═════ DATA PROVIDED ═════
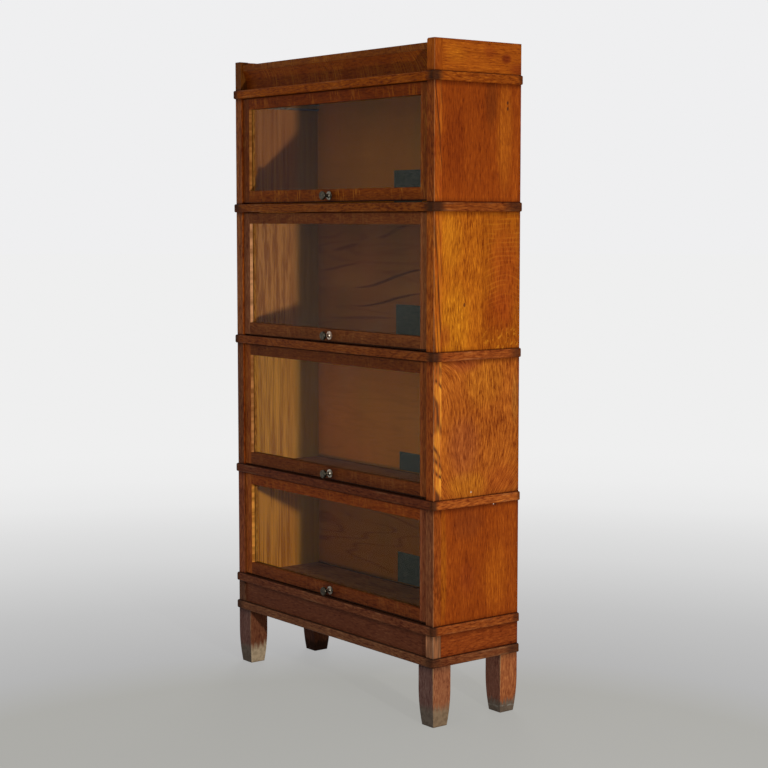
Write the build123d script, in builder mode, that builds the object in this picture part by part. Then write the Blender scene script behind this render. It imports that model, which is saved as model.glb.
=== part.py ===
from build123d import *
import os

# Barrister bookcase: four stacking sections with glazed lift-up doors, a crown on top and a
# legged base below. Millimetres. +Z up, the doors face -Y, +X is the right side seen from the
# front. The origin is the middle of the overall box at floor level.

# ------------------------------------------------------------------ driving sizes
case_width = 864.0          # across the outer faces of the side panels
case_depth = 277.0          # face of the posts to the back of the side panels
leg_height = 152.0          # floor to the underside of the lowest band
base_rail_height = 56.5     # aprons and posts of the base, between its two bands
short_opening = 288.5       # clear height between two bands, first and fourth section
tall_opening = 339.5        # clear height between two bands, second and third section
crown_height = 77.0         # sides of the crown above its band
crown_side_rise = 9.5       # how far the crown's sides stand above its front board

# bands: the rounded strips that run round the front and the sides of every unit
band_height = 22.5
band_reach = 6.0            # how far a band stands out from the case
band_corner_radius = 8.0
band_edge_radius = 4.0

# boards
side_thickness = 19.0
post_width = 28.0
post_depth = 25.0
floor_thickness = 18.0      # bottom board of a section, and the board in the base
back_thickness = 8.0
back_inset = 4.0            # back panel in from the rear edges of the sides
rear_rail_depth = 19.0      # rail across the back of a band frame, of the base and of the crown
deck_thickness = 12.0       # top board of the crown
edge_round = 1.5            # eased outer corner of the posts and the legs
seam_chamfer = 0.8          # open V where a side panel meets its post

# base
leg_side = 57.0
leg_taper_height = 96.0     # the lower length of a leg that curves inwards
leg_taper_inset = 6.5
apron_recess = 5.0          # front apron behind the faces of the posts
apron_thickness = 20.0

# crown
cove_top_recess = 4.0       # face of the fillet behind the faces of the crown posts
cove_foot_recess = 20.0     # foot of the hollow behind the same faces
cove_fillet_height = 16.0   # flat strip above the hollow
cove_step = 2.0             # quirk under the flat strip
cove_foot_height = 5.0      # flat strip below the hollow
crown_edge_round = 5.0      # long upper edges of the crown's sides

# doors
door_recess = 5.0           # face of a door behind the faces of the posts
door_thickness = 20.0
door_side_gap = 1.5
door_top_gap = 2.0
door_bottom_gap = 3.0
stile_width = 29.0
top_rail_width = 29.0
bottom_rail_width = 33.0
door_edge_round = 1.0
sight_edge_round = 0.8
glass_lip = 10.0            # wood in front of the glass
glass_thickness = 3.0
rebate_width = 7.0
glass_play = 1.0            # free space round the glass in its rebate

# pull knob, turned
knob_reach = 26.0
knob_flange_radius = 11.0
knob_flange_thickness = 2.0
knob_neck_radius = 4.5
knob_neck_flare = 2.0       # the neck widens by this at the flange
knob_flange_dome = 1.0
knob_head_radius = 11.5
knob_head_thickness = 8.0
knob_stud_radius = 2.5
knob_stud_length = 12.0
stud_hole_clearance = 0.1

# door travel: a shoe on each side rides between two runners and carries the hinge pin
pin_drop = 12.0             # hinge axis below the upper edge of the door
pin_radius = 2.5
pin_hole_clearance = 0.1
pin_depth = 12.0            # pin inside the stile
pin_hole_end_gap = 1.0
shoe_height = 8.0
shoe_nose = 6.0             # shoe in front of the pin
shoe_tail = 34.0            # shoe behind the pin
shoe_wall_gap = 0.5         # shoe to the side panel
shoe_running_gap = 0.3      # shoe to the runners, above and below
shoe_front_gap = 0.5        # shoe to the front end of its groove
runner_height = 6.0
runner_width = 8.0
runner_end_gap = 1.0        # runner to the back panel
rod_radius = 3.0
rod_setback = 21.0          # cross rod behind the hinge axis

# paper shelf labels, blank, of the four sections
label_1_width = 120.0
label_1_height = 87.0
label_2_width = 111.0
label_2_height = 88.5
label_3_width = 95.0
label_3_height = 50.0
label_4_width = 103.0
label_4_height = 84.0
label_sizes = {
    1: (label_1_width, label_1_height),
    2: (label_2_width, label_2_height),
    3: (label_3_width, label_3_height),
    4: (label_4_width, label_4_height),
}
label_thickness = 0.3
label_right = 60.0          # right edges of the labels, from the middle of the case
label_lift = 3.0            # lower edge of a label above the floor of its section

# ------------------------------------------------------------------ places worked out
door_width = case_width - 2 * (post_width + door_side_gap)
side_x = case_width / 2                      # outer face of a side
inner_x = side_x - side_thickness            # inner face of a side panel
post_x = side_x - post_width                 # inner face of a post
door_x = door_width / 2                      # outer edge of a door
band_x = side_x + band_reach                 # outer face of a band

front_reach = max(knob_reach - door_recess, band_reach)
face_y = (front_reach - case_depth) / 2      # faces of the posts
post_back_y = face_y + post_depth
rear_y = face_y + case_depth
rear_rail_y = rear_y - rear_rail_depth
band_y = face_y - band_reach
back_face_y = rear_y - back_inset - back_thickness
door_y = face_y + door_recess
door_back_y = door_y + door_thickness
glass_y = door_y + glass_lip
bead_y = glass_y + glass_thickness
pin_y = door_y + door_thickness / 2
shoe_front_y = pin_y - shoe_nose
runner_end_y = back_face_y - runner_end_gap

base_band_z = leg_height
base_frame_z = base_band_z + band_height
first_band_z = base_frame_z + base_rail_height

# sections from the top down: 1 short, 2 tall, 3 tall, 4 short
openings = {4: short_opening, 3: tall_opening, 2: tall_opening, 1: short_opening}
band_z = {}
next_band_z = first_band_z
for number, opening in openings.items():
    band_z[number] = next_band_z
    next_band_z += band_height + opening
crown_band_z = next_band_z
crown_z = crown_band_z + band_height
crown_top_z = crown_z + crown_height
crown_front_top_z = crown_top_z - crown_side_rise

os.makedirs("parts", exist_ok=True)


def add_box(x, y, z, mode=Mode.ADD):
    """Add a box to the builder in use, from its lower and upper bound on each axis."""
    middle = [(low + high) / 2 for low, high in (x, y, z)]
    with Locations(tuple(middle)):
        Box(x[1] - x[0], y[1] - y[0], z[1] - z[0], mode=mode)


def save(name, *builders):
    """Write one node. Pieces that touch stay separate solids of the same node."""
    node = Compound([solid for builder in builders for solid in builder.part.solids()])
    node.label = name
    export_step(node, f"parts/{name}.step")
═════
_WHAT IS BEING ASKED_
Copy every single line of the material above that holds "this".

_CORRECT RESULT_
Write the build123d script, in builder mode, that builds the object in this picture part by part. Then write the Blender scene script behind this render. It imports that model, which is saved as model.glb.
knob_neck_flare = 2.0       # the neck widens by this at the flange